Abstract. Environmental heterogeneity is ubiquitous, but environmental systems are often analyzed as if they were homogeneous instead, resulting in aggregation errors that are rarely explored and almost never quantified. Here I use simple benchmark tests to explore this general problem in one specific context: the use of seasonal cycles in chemical or isotopic tracers (such as Cl, δ18O, or δ2H) to estimate timescales of storage in catchments. Timescales of catchment storage are typically quantified by the mean transit time, meaning the average time that elapses between parcels of water entering as precipitation and leaving again as streamflow. Longer mean transit times imply greater damping of seasonal tracer cycles. Thus, the amplitudes of tracer cycles in precipitation and streamflow are commonly used to calculate catchment mean transit times. Here I show that these calculations will typically be wrong by several hundred percent, when applied to catchments with realistic degrees of spatial heterogeneity. This aggregation bias arises from the strong nonlinearity in the relationship between tracer cycle amplitude and mean travel time. I propose an alternative storage metric, the young water fraction in streamflow, defined as the fraction of runoff with transit times of less than roughly 0.2 years. I show that this young water fraction (not to be confused with event-based "new water" in hydrograph separations) is accurately predicted by seasonal tracer cycles within a precision of a few percent, across the entire range of mean transit times from almost zero to almost infinity.
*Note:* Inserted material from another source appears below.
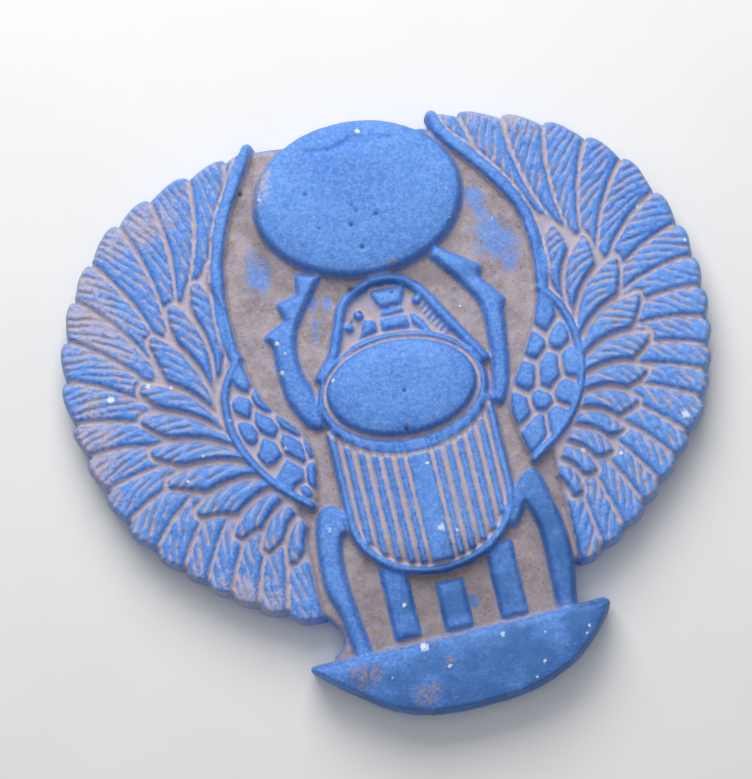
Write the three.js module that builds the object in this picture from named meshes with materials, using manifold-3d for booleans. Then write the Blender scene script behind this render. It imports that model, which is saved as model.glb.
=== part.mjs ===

Importantly, this relationship is also virtually free from aggregation error. That is, seasonal tracer cycles also accurately predict the young water fraction in runoff from highly heterogeneous mixtures of subcatchments with strongly contrasting transit-time distributions. Thus, although tracer cycle amplitudes yield biased and unreliable estimates of catchment mean travel times in heterogeneous catchments, they can be used to reliably estimate the fraction of young water in runoff.

Short summary
Catchment mean transit times have been widely inferred from seasonal cycles of environmental tracers in precipitation and streamflow. Here I show that these cycles yield strongly biased estimates of mean transit times in spatially heterogeneous catchments (and, by implication, in real-world catchments). However, I also show that these cycles can be used to reliably estimate the fraction of "young" water in streamflow, meaning water that fell as precipitation less than roughly 2–3 months ago.